Cancer-Related Causes:Lobectomy is the preferred surgical treatment for Stage I–II non–small cell lung cancer, most commonly performed on the right upper lobe. It can also be used for certain rare tumors or when cancer has spread to a limited area of the lung.

== Contraindications ==
Patient selection plays a key role in lobectomy outcomes. Individuals with poor lung function (FEV1 under 800 cc or DLCO below 40%) are considered high-risk and may be better suited for limited resection or non-surgical options. Lobectomy is also not recommended for people who have had recent heart attacks, serious heart conditions, or large tumors over 6 cm, due to increased difficulty and risk.

== Techniques ==

=== Video-assisted Thoracic Surgery (VATS) Lobectomy ===
A VATS lobectomy (Video-Assisted Thoracoscopic Surgery lobectomy) is a minimally invasive procedure used to remove a lung lobe, commonly for treating lung cancer or other pulmonary conditions.

Instead of the large incision required in traditional open surgery, the surgeon makes 2 to 4 smaller incisions in the chest, typically ranging from 1 to 2 centimeters in length. Through these incisions, a small, flexible camera known as a thoracoscope is inserted, along with specialized surgical instruments. The thoracoscope is equipped with a high-definition camera that captures detailed images of the inside of the chest. These images are transmitted in real-time to a monitor, providing the surgeon with a clear, magnified view of the lung and surrounding structures. This enhanced visualization allows for precise and controlled movements during the procedure, enabling the surgeon to perform the lobectomy with greater accuracy and less disruption to surrounding tissues.

The advantages of VATS lobectomy include less postoperative pain, shorter hospital stays, smaller scars, and a quicker recovery compared to traditional open thoracotomy. However, it demands a high level of skill and experience, and patients with large tumors or widespread disease may require alternative surgical approaches.

=== Robotic-Assisted Lobectomy ===
The first robotic-assisted lobectomies (RALs) were reported by Morgan and Ashton in 2003 who had performed them in adults in the United States and in Europe. Since then, the use of this technique has steadily increased. By 2015, more than 6,000 RALs had been carried out in the United States, with over 8,600 performed globally.

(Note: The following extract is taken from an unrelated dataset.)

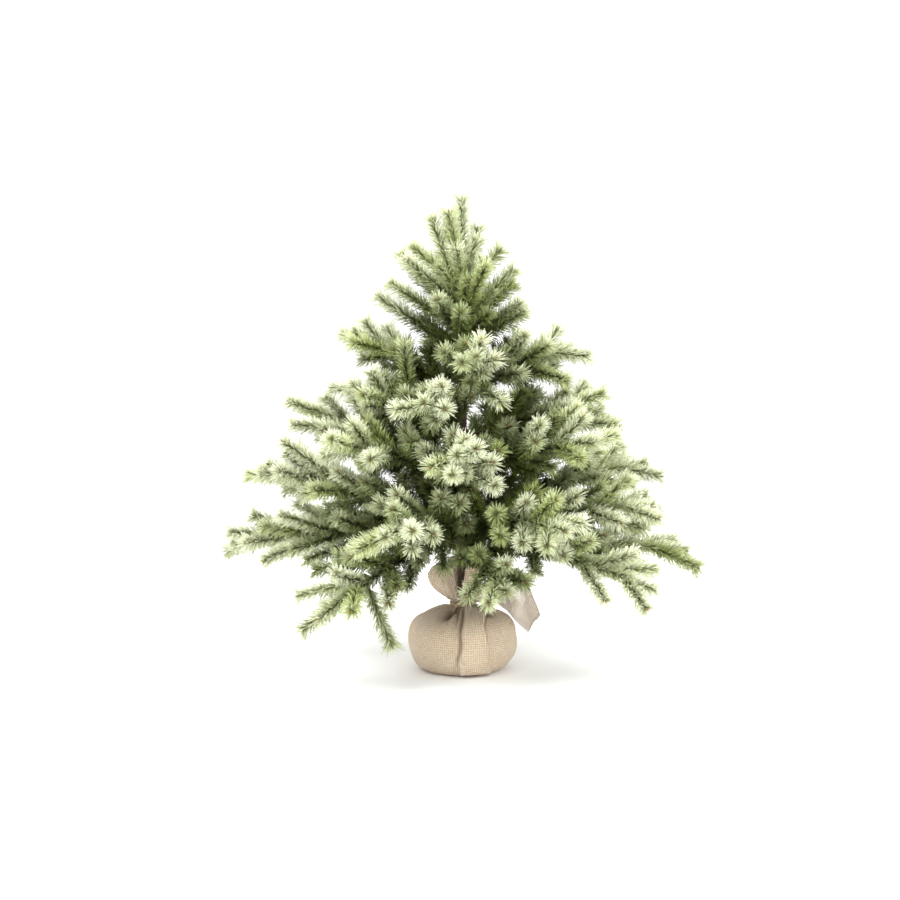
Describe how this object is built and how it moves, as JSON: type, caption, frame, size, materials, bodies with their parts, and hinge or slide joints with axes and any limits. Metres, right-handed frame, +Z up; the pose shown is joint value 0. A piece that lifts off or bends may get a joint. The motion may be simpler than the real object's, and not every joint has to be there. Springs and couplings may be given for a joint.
{
  "type": "artificial tabletop tree",
  "caption": "Small artificial pine tree on a burlap-wrapped weighted foot, with frosted green needles on wire branches that bend at the trunk.",
  "frame": {"origin": "on the surface that the tree stands on, under the middle of the trunk", "axes": "+Z up along the trunk, -Y towards the front of the tree, +X to its right as seen from the front"},
  "size_m": [0.586, 0.4611, 0.588],
  "materials": {
    "burlap": "coarse plain-woven jute, matt, tan with darker slubs and open weave",
    "twine": "two-ply jute twine, matt and hairy",
    "cup_plastic": "thin black moulded plastic",
    "cement": "rough cast cement with pits",
    "pole_steel": "drawn wire rod",
    "trunk_tape": "dark brown crinkled tape wound in overlapping turns",
    "wire_tape": "twisted steel wire wound with brown tape",
    "needles": "cut plastic needles, olive green with frosted pale green tips"
  },
  "bodies": {
    "trunk": {"burlap_wrap": "burlap", "twine_tie": "twine", "casting_cup": "cup_plastic", "cast_weight": "cement", "pole": "pole_steel", "pole_tape": "trunk_tape", "crown_wires": "wire_tape", "crown_needles": "needles"},
    "branch_01": {"branch_01_wire": "wire_tape", "branch_01_needles": "needles"},
    "branch_02": {"branch_02_wire": "wire_tape", "branch_02_needles": "needles"},
    "branch_03": {"branch_03_wire": "wire_tape", "branch_03_needles": "needles"},
    "branch_04": {"branch_04_wire": "wire_tape", "branch_04_needles": "needles"},
    "branch_05": {"branch_05_wire": "wire_tape", "branch_05_needles": "needles"},
    "branch_06": {"branch_06_wire": "wire_tape", "branch_06_needles": "needles"},
    "branch_07": {"branch_07_wire": "wire_tape", "branch_07_needles": "needles"},
    "branch_08": {"branch_08_wire": "wire_tape", "branch_08_needles": "needles"},
    "branch_09": {"branch_09_wire": "wire_tape", "branch_09_needles": "needles"},
    "branch_10": {"branch_10_wire": "wire_tape", "branch_10_needles": "needles"},
    "branch_11": {"branch_11_wire": "wire_tape", "branch_11_needles": "needles"},
    "branch_12": {"branch_12_wire": "wire_tape", "branch_12_needles": "needles"},
    "branch_13": {"branch_13_wire": "wire_tape", "branch_13_needles": "needles"},
    "branch_14": {"branch_14_wire": "wire_tape", "branch_14_needles": "needles"},
    "branch_15": {"branch_15_wire": "wire_tape", "branch_15_needles": "needles"},
    "branch_16": {"branch_16_wire": "wire_tape", "branch_16_needles": "needles"},
    "branch_17": {"branch_17_wire": "wire_tape", "branch_17_needles": "needles"},
    "branch_18": {"branch_18_wire": "wire_tape", "branch_18_needles": "needles"},
    "branch_19": {"branch_19_wire": "wire_tape", "branch_19_needles": "needles"},
    "branch_20": {"branch_20_wire": "wire_tape", "branch_20_needles": "needles"},
    "branch_21": {"branch_21_wire": "wire_tape", "branch_21_needles": "needles"},
    "branch_22": {"branch_22_wire": "wire_tape", "branch_22_needles": "needles"},
    "branch_23": {"branch_23_wire": "wire_tape", "branch_23_needles": "needles"},
    "branch_24": {"branch_24_wire": "wire_tape", "branch_24_needles": "needles"},
    "branch_25": {"branch_25_wire": "wire_tape", "branch_25_needles": "needles"},
    "branch_26": {"branch_26_wire": "wire_tape", "branch_26_needles": "needles"}
  },
  "joints": [
    {"name": "branch_01_bend", "type": "hinge", "parent": "trunk", "child": "branch_01", "pos_m": [0.01039, -0.00036, 0.148], "axis": [-0.0349, -0.9994, 0], "range_deg": [-12, 4], "deforming": ["branch_01_needles"]},
    {"name": "branch_02_bend", "type": "hinge", "parent": "trunk", "child": "branch_02", "pos_m": [-0.0104, 0, 0.1615], "axis": [0, 1, 0], "range_deg": [-12, 16], "deforming": ["branch_02_needles"]},
    {"name": "branch_03_bend", "type": "hinge", "parent": "trunk", "child": "branch_03", "pos_m": [-0.00709, -0.00761, 0.175], "axis": [-0.7314, 0.682, 0], "range_deg": [-12, 22], "deforming": ["branch_03_needles"]},
    {"name": "branch_04_bend", "type": "hinge", "parent": "trunk", "child": "branch_04", "pos_m": [0.00287, -0.01, 0.157], "axis": [-0.9613, -0.2756, 0], "range_deg": [-12, 17], "deforming": ["branch_04_needles"]},
    {"name": "branch_05_bend", "type": "hinge", "parent": "trunk", "child": "branch_05", "pos_m": [0.00882, -0.00551, 0.1705], "axis": [-0.5299, -0.848, 0], "range_deg": [-5, 11], "deforming": ["branch_05_needles"]},
    {"name": "branch_06_bend", "type": "hinge", "parent": "trunk", "child": "branch_06", "pos_m": [0.00488, 0.00918, 0.1525], "axis": [0.8829, -0.4695, 0], "range_deg": [-12, 24], "deforming": ["branch_06_needles"]},
    {"name": "branch_07_bend", "type": "hinge", "parent": "trunk", "child": "branch_07", "pos_m": [-0.0052, 0.00901, 0.166], "axis": [0.866, 0.5, 0], "range_deg": [-12, 12], "deforming": ["branch_07_needles"]},
    {"name": "branch_08_bend", "type": "hinge", "parent": "trunk", "child": "branch_08", "pos_m": [0.01017, -0.00216, 0.183], "axis": [-0.2079, -0.9781, 0], "range_deg": [-11, 9], "deforming": ["branch_08_needles"]},
    {"name": "branch_09_bend", "type": "hinge", "parent": "trunk", "child": "branch_09", "pos_m": [0.01005, 0.00269, 0.1965], "axis": [0.2588, -0.9659, 0], "range_deg": [-9, 24], "deforming": ["branch_09_needles"]},
    {"name": "branch_10_bend", "type": "hinge", "parent": "trunk", "child": "branch_10", "pos_m": [-0.0103, -0.00145, 0.183], "axis": [-0.1392, 0.9903, 0], "range_deg": [-15, 18], "deforming": ["branch_10_needles"]},
    {"name": "branch_11_bend", "type": "hinge", "parent": "trunk", "child": "branch_11", "pos_m": [-0.00423, -0.0095, 0.1965], "axis": [-0.9135, 0.4067, 0], "range_deg": [-15, 23], "deforming": ["branch_11_needles"]},
    {"name": "branch_12_bend", "type": "hinge", "parent": "trunk", "child": "branch_12", "pos_m": [0.00566, -0.00872, 0.183], "axis": [-0.8387, -0.5446, 0], "range_deg": [-11, 32], "deforming": ["branch_12_needles"]},
    {"name": "branch_13_bend", "type": "hinge", "parent": "trunk", "child": "branch_13", "pos_m": [-0.00036, 0.01039, 0.1965], "axis": [0.9994, 0.0349, 0], "range_deg": [-11, 33], "deforming": ["branch_13_needles"]},
    {"name": "branch_14_bend", "type": "hinge", "parent": "trunk", "child": "branch_14", "pos_m": [-0.01024, 0.00181, 0.232], "axis": [0.1736, 0.9848, 0], "range_deg": [-15, 27], "deforming": ["branch_14_needles"]},
    {"name": "branch_15_bend", "type": "hinge", "parent": "trunk", "child": "branch_15", "pos_m": [-0.00841, -0.00611, 0.2455], "axis": [-0.5878, 0.809, 0], "range_deg": [-15, 24], "deforming": ["branch_15_needles"]},
    {"name": "branch_16_bend", "type": "hinge", "parent": "trunk", "child": "branch_16", "pos_m": [-0.00036, -0.01039, 0.2365], "axis": [-0.9994, 0.0349, 0], "range_deg": [-15, 25], "deforming": ["branch_16_needles"]},
    {"name": "branch_17_bend", "type": "hinge", "parent": "trunk", "child": "branch_17", "pos_m": [0.00918, -0.00488, 0.25], "axis": [-0.4695, -0.8829, 0], "range_deg": [-15, 10], "deforming": ["branch_17_needles"]},
    {"name": "branch_18_bend", "type": "hinge", "parent": "trunk", "child": "branch_18", "pos_m": [0.00551, 0.00882, 0.241], "axis": [0.848, -0.5299, 0], "range_deg": [-15, 42], "deforming": ["branch_18_needles"]},
    {"name": "branch_19_bend", "type": "hinge", "parent": "trunk", "child": "branch_19", "pos_m": [-0.00989, -0.00321, 0.288], "axis": [-0.309, 0.9511, 0], "range_deg": [-15, 20], "deforming": ["branch_19_needles"]},
    {"name": "branch_20_bend", "type": "hinge", "parent": "trunk", "child": "branch_20", "pos_m": [-0.00356, -0.00977, 0.3015], "axis": [-0.9397, 0.342, 0], "range_deg": [-15, 32], "deforming": ["branch_20_needles"]},
    {"name": "branch_21_bend", "type": "hinge", "parent": "trunk", "child": "branch_21", "pos_m": [0.01039, 0.00036, 0.297], "axis": [0.0349, -0.9994, 0], "range_deg": [-13, 35], "deforming": ["branch_21_needles"]},
    {"name": "branch_22_bend", "type": "hinge", "parent": "trunk", "child": "branch_22", "pos_m": [-0.0039, 0.00964, 0.2925], "axis": [0.9272, 0.3746, 0], "range_deg": [-15, 21], "deforming": ["branch_22_needles"]},
    {"name": "branch_23_bend", "type": "hinge", "parent": "trunk", "child": "branch_23", "pos_m": [-0.01017, 0.00216, 0.343], "axis": [0.2079, 0.9781, 0], "range_deg": [-15, 24], "deforming": ["branch_23_needles"]},
    {"name": "branch_24_bend", "type": "hinge", "parent": "trunk", "child": "branch_24", "pos_m": [0.01017, 0.00216, 0.3565], "axis": [0.2079, -0.9781, 0], "range_deg": [-15, 28], "deforming": ["branch_24_needles"]},
    {"name": "branch_25_bend", "type": "hinge", "parent": "trunk", "child": "branch_25", "pos_m": [0.00145, -0.0103, 0.352], "axis": [-0.9903, -0.1392, 0], "range_deg": [-15, 34], "deforming": ["branch_25_needles"]},
    {"name": "branch_26_bend", "type": "hinge", "parent": "trunk", "child": "branch_26", "pos_m": [-0.00072, 0.01038, 0.3475], "axis": [0.9976, 0.0698, 0], "range_deg": [-15, 32], "deforming": ["branch_26_needles"]}
  ]
}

The da Vinci system, which is currently the only robotic system approved by the U.S. Food and Drug Administration (FDA) for performing lung surgery, improves on thoracoscopic surgery with 3D, high-magnification imaging and robotic arms that mimic wrist movement, filter tremors, and allow for precise tissue dissection and vessel control. As of 2025, there are other FDA-approved robotic systems also in use.

Surgical resection is recommended for Stage I and II lung cancer, and selected Stage III cases, with lobectomy and lymph node evaluation as the standard approach. Preoperative assessments include imaging (CT, PET, EBUS or mediastinoscopy) and pulmonary function tests to ensure the patient can safely undergo surgery.[12] Robotic lobectomy is complex and not recommended for beginner robotic surgeons. It's advised to start with simpler Level I procedures (e.g., wedge resections, lymph node biopsies) before moving on to intermediate Level II cases and finally advanced Level III operations like lobectomies and esophagectomies. Early robotic lung resections should be carefully selected to ensure safety and support learning. Ideal early cases involve small (<5 cm), peripheral tumors with no lymph node calcification, complete fissures, normal bronchoscopy, and no prior chest surgery or radiation. As experience grows, more complex procedures can be added, with prior VATS experience being helpful but not required.